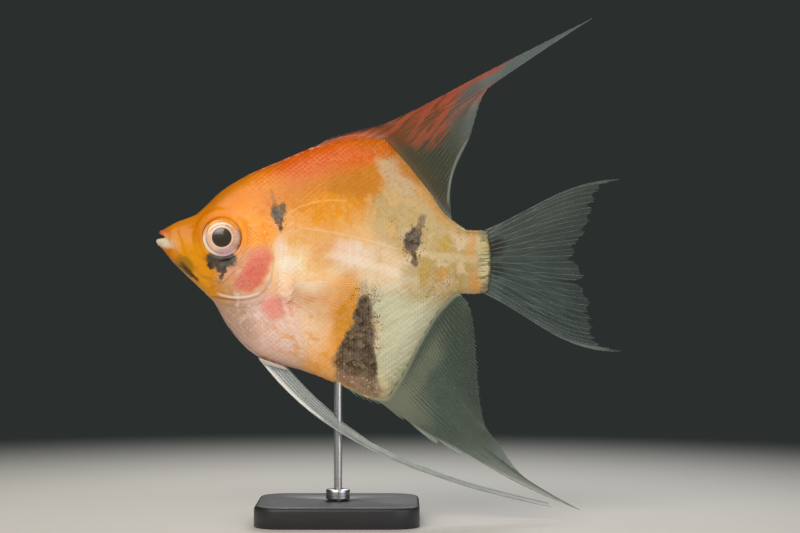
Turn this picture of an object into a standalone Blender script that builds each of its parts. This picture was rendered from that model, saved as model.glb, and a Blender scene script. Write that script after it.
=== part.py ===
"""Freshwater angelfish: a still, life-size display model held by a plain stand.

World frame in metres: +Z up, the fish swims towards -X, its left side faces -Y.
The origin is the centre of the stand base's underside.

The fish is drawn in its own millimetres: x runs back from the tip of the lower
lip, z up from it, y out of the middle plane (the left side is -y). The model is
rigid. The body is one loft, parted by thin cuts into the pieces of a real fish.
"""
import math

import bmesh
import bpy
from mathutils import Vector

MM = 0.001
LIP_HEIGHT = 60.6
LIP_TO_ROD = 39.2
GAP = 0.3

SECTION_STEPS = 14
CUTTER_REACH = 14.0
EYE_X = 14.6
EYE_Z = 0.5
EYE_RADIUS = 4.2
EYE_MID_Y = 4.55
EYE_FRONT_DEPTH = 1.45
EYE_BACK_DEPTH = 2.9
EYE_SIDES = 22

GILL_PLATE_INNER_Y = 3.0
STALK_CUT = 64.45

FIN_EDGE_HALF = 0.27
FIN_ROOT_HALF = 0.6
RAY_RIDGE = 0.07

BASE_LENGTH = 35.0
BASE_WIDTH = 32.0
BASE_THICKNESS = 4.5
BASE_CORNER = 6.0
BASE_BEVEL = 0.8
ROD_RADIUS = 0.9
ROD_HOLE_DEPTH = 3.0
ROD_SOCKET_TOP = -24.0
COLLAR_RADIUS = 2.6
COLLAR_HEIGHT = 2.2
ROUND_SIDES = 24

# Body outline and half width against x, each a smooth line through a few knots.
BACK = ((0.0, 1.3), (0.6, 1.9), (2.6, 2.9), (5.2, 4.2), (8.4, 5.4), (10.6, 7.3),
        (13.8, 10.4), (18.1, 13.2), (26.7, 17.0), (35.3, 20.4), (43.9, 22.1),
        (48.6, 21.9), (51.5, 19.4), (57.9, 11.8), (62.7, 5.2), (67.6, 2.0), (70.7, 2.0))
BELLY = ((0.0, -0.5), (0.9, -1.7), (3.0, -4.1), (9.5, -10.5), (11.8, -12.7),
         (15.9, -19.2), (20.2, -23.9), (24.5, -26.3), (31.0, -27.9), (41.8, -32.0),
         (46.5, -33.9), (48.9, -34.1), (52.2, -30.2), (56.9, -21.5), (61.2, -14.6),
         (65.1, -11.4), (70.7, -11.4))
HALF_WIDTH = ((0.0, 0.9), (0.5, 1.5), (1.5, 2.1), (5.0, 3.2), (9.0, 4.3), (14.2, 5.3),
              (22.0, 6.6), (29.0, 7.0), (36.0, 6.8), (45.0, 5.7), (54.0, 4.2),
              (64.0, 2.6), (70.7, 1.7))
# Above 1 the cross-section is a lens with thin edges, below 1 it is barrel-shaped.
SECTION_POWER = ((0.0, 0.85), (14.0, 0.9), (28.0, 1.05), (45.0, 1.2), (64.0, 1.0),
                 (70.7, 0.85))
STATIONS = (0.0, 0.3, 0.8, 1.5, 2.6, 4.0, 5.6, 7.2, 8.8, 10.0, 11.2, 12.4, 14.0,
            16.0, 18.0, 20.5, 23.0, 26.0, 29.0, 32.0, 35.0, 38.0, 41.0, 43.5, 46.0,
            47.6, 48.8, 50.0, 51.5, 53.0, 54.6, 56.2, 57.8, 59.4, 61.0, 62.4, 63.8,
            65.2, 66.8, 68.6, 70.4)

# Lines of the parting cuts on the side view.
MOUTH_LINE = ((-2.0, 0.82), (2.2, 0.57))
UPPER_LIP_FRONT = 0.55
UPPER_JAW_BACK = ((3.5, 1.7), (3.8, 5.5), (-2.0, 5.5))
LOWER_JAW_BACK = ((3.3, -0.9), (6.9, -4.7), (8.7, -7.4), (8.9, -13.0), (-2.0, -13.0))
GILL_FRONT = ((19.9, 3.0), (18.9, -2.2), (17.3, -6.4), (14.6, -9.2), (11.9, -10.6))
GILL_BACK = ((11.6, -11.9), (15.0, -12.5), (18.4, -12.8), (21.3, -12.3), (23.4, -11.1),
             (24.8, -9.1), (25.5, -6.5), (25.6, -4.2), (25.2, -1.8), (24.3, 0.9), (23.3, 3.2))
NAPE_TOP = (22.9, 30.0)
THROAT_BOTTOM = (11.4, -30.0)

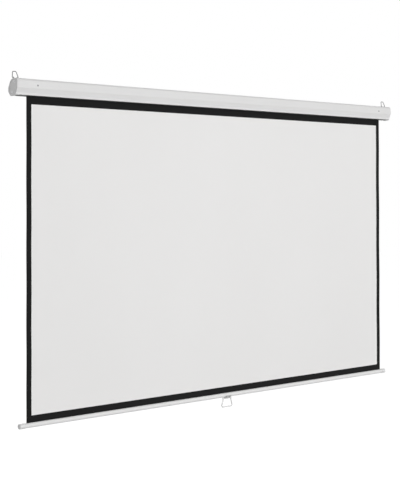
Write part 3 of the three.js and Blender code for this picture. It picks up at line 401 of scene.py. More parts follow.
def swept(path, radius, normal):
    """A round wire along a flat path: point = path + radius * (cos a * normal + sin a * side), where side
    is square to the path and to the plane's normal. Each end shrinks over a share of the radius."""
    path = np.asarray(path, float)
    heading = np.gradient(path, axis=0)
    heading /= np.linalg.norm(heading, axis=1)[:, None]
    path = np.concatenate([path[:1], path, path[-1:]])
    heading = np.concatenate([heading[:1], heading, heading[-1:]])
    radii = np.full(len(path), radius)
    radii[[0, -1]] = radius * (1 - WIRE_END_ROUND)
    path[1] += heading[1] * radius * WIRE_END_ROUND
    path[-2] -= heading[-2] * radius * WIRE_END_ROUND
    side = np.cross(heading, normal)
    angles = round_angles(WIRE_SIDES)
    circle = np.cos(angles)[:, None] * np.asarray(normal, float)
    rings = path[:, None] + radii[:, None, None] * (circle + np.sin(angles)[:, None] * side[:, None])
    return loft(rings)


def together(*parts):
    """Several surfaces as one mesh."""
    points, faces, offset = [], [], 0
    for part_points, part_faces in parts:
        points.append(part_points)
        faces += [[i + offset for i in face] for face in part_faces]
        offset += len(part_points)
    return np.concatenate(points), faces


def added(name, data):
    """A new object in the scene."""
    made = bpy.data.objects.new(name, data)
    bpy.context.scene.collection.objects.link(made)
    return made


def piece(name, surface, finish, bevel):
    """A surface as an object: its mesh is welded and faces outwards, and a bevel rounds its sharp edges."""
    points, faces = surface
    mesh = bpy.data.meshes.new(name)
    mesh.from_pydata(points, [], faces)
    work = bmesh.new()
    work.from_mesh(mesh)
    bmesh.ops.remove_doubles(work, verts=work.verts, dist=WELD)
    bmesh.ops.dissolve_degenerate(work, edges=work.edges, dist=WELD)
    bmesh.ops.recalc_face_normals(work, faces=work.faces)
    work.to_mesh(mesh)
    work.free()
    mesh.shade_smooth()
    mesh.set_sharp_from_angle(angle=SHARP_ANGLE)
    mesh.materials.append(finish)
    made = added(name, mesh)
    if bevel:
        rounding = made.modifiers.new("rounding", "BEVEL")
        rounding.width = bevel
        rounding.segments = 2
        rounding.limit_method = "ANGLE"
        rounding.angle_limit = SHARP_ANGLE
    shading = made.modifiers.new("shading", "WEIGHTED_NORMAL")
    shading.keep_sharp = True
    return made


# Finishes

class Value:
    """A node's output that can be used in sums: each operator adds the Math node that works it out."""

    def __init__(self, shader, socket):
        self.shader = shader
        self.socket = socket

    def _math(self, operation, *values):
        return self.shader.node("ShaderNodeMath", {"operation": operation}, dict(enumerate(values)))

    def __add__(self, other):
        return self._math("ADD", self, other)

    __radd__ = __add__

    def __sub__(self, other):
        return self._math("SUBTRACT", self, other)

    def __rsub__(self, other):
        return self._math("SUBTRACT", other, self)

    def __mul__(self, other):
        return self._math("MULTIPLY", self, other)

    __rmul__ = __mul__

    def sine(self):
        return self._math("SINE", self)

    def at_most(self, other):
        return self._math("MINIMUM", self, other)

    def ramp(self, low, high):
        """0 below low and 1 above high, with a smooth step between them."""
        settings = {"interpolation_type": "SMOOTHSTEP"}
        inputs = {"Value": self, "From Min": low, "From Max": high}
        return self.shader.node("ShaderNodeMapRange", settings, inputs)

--

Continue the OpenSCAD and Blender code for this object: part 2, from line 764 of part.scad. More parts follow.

- [Written task] From the listing above, pick out each line where the word "follow" appears.

- [Full answer]
Write part 3 of the three.js and Blender code for this picture. It picks up at line 401 of scene.py. More parts follow.
Continue the OpenSCAD and Blender code for this object: part 2, from line 764 of part.scad. More parts follow.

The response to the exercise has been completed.